Tuesday, January 02, 2018

Dispatches from Australia 2

In their famous 1989 book Resident Aliens, Stanley Hauerwas and William H. Willimon describe the end of a world - the capitulation of Christendom to secularism - in 1963 when a local cinema opened on a Sunday.

I started school in 1990. It was a state school on the urban fringe of Sydney. About half the buildings at the time were demountables. In between learning to tie my shoes and get through the day without a nap, there was a whole new "liturgy" that I had to learn. In particular, there were two sets of words the student body was expected to know.

  • The first was a song that was sung every few weeks at the school's formal assembly. It turned out this song was God Save the Queen, which had only been relegated from Australia's national anthem to Australia's royal anthem several years earlier when the graduating year of 1990 had started school  (i.e. 1984). Looking back on it now, and the painting of Queen Elizabeth II from the late 1960s which hung in the office, my primary school feels like sometimes it would be at home on The Crown.
  • The second, I would come to learn, was The Lord's Prayer, which was said at least once per week during school assembly. As we stood in straight-ish lines on the asphalt quad, the older years would recite the prayer from memory - Protestant bit and all.

That world has long since past. For me, it disappeared almost in the twinkle of an eye, and had vanished by the time I started my second year at primary school. With the weight of globalization as the cold war ended, along with a rising sense of an Australian identity, republicanism, multiculturalism, and an increased awareness of our indigenous heritage, it's surprising that I even encountered these two sets of words regularly at school in the first place.

It would be tempting though to ascribe their disappearance to the irreversible tide of secularism, which seems to sweep Australia with increasing ferocity every five years as census results are announced.

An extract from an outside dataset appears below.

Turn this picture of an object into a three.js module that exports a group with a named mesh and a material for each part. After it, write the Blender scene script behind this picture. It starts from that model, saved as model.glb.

According to popular assumption, religion is occupying a declining space in public ad private life, and eventually will all but vanish from Australian life (except for indigenous religion apparently, because that can explained away as "cultural").

It might just be that Christendom took longer to root out from Australia's Blue Mountains than it did to the American South. Admittedly, Australia has a long and complicated relationship between faith and society. But amidst those complications, Australia has been, by and large, accommodating (e.g. not antagonistic) towards religion. And the truth of the matter is that secularism is not a new phenomenon in Australia; it has been with European Australia since 1786 when Richard Johnson was appointed Chaplain to the First Fleet.

Although it may come to a surprise, secularism is a thoroughly Christian achievement. The word “secular” has come to mean “non-religious”; drop by any P&C meeting these days and when the world "secular" is used, it is understood to be in opposition to faith and organised religion. But it was never meant to mean that. “Secular” comes from the Latin word saeculum, which means “age.” It was  developed by Augustine of Hippo to account for the now and not yet eschatological tension Christians find themselves in. By definition, the opposite of “secular” is not “sacred” but “eternal”.  So “secular ” means “of this age” rather than the eternal.

Secularism actually is a consequence of the gospel of Jesus Christ, which announces that all earthly governments have been relegated to penultimate status. The Australian government is not eternal. Each and every government is secular because there will come a time when the governments of the world cast their crowns before the lamb who was slain. As Oliver O’Donovan has helpfully written:
“The most truly Christian state understands itself most thoroughly as “secular”. It makes the confession of Christ’s victory and accepts the relegation of its own authority… The essential element in the conversion of the ruling power is the change in its self-understanding and its manner of government to suit the dawning age of Christ’s own rule.”

With the ascension of Jesus Christ, secularism is the stripping of governments of their pretensions to command our absolute and whole-hearted obeisance.

Rather than the rise of secularism then, I wonder perhaps what we have witnessed in Australia over recent decades is the loosening of our common bonds. The traditions and institutions which have served our society have gradually been weakened and become unintelligible to us. Philosophically, concepts such as secularism and representation have become gibberish to us, unmoored as they are to their original intent and purpose. Whatever the case, we may have reached a point expected by several cultural commentators, who foresaw it with a sense of joy (Nietzsche), sadness (Tolkien), or despair (TS Eliot).

For O'Donovan, it actually is an occasion for chastened optimism for gospel opportunities in a society like ours. He writes that "Western civilization finds itself the heir of political institutions and traditions which it values without any clear idea why, or to what extent, it values them." Christian witness and theology has an opportunity to shed light on institutions and traditions whose intelligibility is seriously threatened. There is an apologetic value for Christians to think theologically about politics during a crisis of confidence in our politics. This is unlikely to result in a return to the situation of my primary school in 1990. That may not even be desirable. However, what is needed from Australian Christians is a commitment to our institutions and society at large for the sake of the common good because we know Jesus' lordship over all things. To do so would be to swim against the current and buck the trend that has dominate western societies at large since the 1960s (at least). But perhaps Christians are at their best in society when their swimming against the general trends.